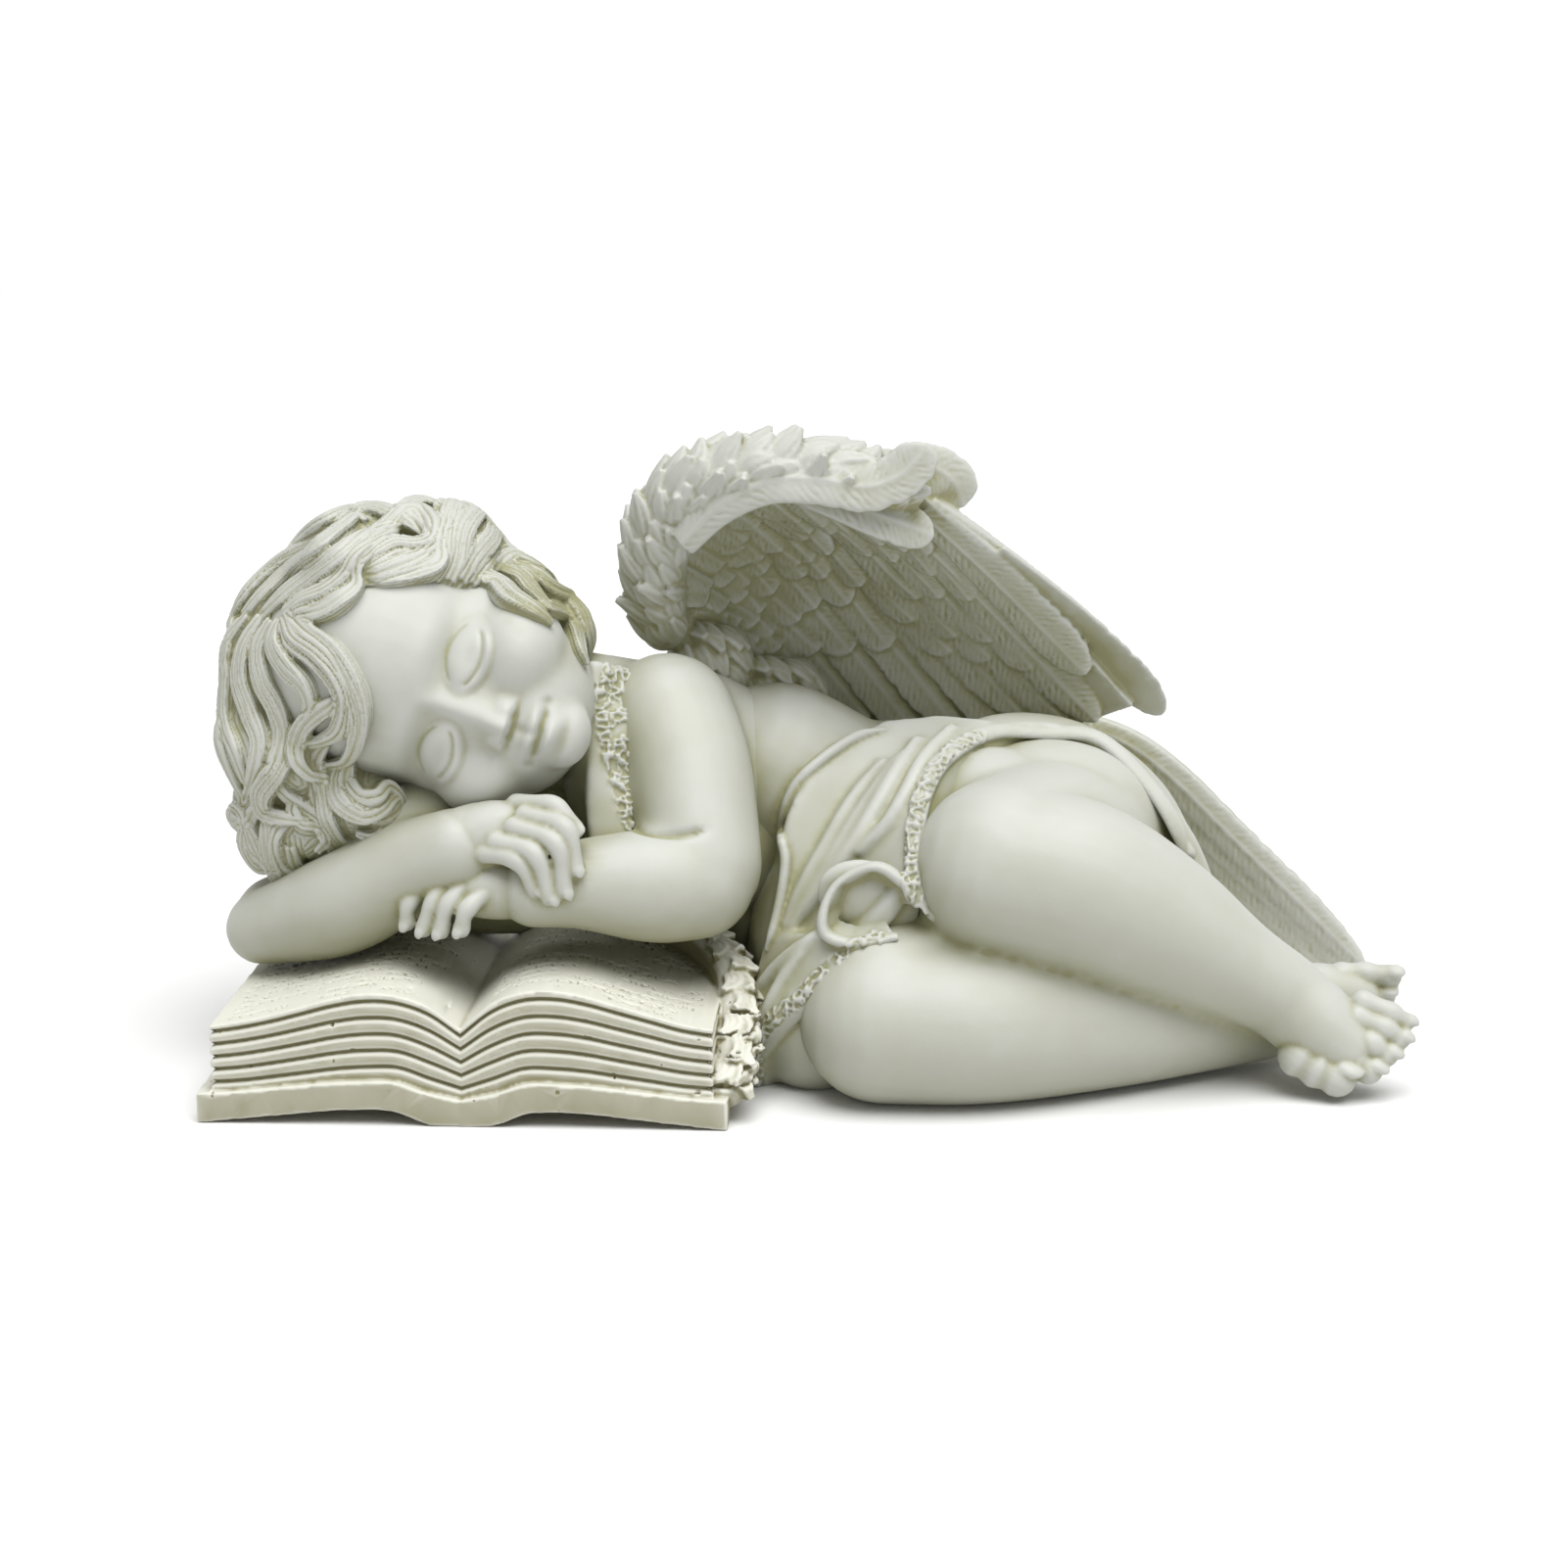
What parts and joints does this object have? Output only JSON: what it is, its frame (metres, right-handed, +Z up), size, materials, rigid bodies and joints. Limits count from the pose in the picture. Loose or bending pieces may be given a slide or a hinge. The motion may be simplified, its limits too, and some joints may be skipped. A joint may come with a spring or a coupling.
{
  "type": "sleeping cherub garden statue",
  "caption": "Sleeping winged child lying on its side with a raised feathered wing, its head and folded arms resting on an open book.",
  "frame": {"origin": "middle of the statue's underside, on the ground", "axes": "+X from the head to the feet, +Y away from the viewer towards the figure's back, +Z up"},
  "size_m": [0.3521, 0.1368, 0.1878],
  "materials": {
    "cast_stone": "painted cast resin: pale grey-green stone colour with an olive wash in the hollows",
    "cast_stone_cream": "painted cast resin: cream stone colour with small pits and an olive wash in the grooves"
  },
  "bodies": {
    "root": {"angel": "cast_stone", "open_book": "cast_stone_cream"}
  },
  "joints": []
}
# # # #
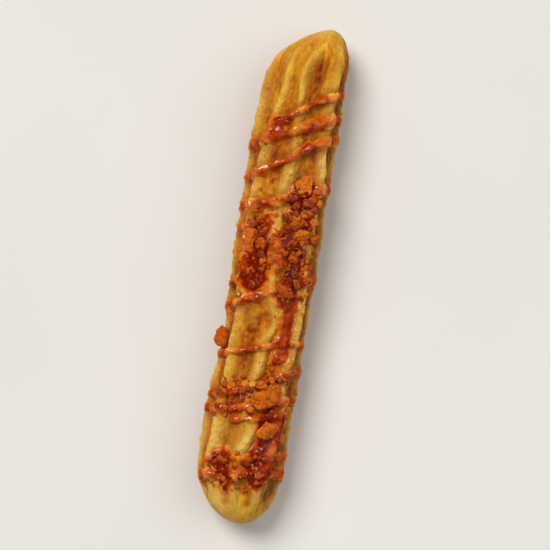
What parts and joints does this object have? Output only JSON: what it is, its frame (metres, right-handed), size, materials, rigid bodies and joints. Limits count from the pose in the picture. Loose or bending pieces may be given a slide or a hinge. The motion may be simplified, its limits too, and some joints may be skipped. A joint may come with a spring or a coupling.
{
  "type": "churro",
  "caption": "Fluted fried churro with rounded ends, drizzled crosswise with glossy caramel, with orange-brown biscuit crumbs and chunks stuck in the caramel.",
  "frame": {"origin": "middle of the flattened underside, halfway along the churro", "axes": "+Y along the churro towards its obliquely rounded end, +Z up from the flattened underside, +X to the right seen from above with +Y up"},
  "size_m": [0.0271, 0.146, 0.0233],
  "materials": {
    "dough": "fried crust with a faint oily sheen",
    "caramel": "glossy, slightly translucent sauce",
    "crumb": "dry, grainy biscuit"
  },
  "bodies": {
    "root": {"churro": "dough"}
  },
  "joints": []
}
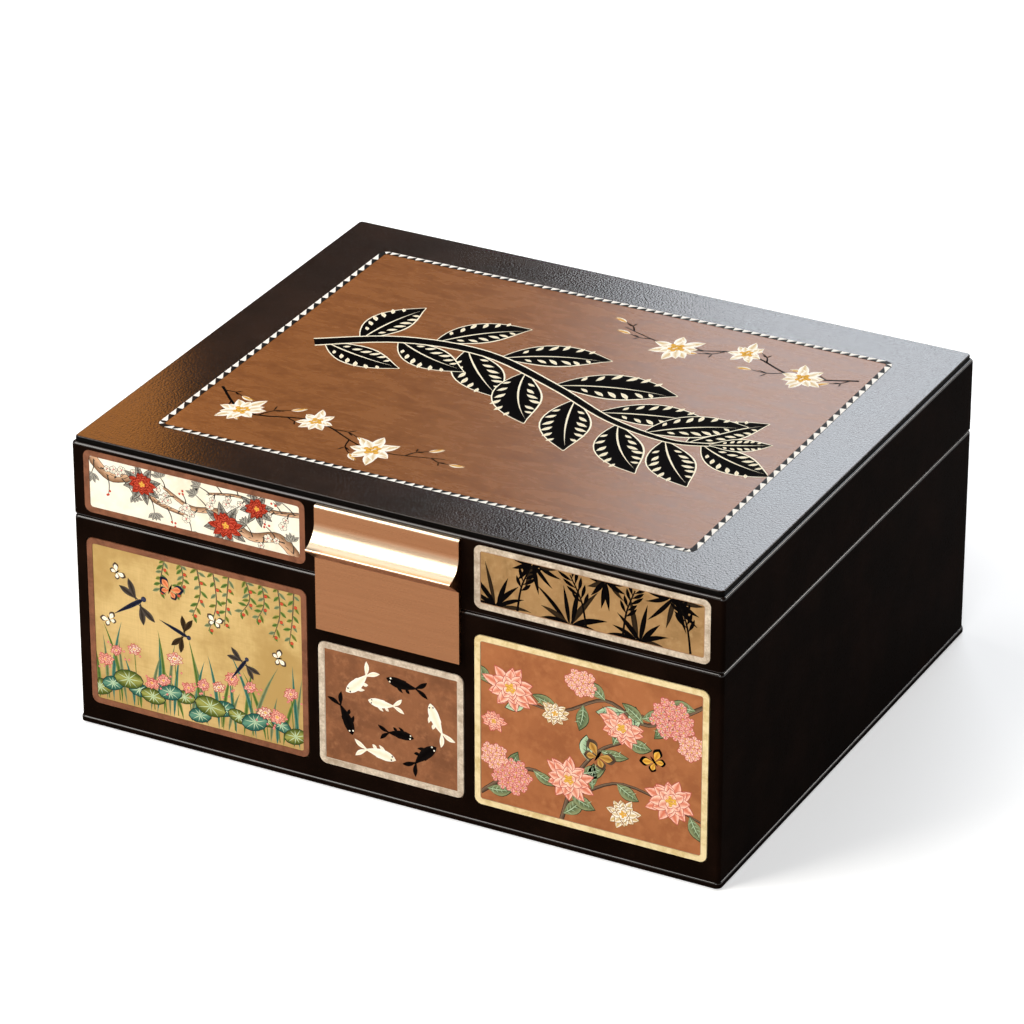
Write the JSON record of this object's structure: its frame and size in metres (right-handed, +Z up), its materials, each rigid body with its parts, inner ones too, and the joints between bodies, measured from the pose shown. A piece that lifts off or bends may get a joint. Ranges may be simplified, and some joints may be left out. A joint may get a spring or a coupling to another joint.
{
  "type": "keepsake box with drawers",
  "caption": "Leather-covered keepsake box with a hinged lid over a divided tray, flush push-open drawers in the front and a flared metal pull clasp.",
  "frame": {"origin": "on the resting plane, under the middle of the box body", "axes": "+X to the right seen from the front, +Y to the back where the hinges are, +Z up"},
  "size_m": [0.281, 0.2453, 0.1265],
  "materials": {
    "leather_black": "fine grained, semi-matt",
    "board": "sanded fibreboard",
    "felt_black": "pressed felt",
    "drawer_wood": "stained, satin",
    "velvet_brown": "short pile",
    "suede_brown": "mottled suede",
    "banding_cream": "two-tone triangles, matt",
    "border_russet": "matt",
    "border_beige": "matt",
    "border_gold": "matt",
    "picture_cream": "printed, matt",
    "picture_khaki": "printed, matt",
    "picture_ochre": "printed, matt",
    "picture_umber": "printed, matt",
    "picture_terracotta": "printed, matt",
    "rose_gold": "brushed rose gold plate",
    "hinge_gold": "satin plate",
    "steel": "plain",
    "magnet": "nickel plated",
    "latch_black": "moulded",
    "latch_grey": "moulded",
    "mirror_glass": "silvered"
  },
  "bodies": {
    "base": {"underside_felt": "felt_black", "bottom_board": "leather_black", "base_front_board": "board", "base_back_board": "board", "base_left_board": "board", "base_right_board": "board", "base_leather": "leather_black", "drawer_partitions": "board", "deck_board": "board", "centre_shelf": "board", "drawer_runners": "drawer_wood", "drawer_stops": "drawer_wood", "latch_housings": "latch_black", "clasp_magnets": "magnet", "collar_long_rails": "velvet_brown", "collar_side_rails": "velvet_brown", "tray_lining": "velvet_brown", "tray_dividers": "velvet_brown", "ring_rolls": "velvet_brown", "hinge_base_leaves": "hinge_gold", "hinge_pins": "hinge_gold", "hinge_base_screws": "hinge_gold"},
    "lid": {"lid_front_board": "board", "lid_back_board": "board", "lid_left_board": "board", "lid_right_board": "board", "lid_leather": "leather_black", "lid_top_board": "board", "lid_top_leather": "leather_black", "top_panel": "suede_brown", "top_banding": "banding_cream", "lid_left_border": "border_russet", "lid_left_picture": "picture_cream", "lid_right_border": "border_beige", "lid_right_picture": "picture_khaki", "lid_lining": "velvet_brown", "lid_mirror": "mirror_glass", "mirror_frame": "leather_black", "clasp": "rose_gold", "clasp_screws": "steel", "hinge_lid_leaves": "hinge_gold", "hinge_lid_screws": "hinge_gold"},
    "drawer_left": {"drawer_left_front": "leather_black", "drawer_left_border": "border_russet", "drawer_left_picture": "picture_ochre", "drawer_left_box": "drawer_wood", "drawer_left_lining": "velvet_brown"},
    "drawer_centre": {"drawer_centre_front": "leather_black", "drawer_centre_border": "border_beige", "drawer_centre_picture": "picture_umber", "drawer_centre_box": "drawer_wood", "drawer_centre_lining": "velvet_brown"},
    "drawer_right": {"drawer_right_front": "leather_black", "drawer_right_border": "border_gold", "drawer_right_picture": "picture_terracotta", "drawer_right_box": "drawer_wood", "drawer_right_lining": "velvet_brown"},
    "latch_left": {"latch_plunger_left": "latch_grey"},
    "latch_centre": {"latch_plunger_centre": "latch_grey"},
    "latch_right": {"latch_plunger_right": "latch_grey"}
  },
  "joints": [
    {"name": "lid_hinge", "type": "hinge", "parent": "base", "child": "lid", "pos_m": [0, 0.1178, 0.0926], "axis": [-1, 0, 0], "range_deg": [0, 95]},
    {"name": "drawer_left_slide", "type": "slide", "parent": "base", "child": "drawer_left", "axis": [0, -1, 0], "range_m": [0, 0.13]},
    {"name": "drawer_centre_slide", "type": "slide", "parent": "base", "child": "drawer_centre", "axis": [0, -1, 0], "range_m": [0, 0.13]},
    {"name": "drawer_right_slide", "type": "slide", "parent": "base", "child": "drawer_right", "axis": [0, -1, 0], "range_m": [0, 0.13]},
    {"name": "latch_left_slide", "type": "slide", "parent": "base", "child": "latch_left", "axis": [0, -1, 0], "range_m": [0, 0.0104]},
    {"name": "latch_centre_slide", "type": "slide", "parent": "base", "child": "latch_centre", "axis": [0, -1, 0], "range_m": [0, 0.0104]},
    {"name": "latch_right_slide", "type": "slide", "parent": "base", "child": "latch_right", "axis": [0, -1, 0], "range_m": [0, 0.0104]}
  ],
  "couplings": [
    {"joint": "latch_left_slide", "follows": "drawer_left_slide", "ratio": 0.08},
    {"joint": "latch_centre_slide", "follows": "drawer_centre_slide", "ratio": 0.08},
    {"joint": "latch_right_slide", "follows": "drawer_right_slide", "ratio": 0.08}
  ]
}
# # # #
▶ _EXERCISE AIM_
Check every line of the data above for the string "pieces", and copy those that have it.

▶ _EXERCISE ANSWER_
What parts and joints does this object have? Output only JSON: what it is, its frame (metres, right-handed, +Z up), size, materials, rigid bodies and joints. Limits count from the pose in the picture. Loose or bending pieces may be given a slide or a hinge. The motion may be simplified, its limits too, and some joints may be skipped. A joint may come with a spring or a coupling.
What parts and joints does this object have? Output only JSON: what it is, its frame (metres, right-handed), size, materials, rigid bodies and joints. Limits count from the pose in the picture. Loose or bending pieces may be given a slide or a hinge. The motion may be simplified, its limits too, and some joints may be skipped. A joint may come with a spring or a coupling.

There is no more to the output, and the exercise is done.